There is also the issue of the distance between the cup and the lip. In other words, if someone asks how you like their fair city, you will be likely to be positive and suggest that you might return. But I would hazard a guess that perhaps only half would actually follow through.

So some math: We are saying 2,500 tourist per ship times the third who say they will return equals 833 people who say they will return.

One half will actually do so and over two years, so that's 208 return visitors per year.

The Longwood Study says that each visitor to Maine spends, on average, $38.30 per day, so that comes to net sales gain in Rockland of $7,979 per year per cruise ship. Since this is also subject to the same erosion of benefits we discussed earlier in cost of goods sold and taxes, the net benefit of return visitors to Rockland is only $3,591 per year!

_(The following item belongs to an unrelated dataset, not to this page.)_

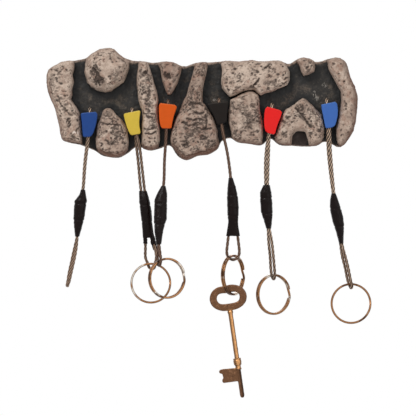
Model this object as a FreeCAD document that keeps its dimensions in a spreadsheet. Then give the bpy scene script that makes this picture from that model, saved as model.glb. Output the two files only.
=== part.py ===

So if you want to talk about the benefits of hosting cruise ships, don't talk to me about the people themselves who will not add to our community and don't talk to me about big sales numbers. These are deceiving. Don't say anything about return visitors, because it doesn't add up. Don't talk jobs, because they are low paying temporary jobs and often gobbled up by migrants.

Cruise ships don't improve our quality of life or our schools. Cruise tourists don't care about our culture or arts and these current strengths will be eroded by multitudes of ticky-tacky shops. Yachters and schooner patrons will avoid Rockland on the days the ships are in. The character of our town will be lost forever to the temptations of short term gain.

We need to grow, indeed, but let's spend some time considering the best way to do so first. I happen to believe that Rockland is better than a mass-market high volume entertainment carney. With careful planning and by working together we can craft a plan for growth that will not subvert the strengths we have but leverage them. But we need to choose because we can't have both and we certainly don't want to become addicted to a path where the benefactor can pull the plug at any time.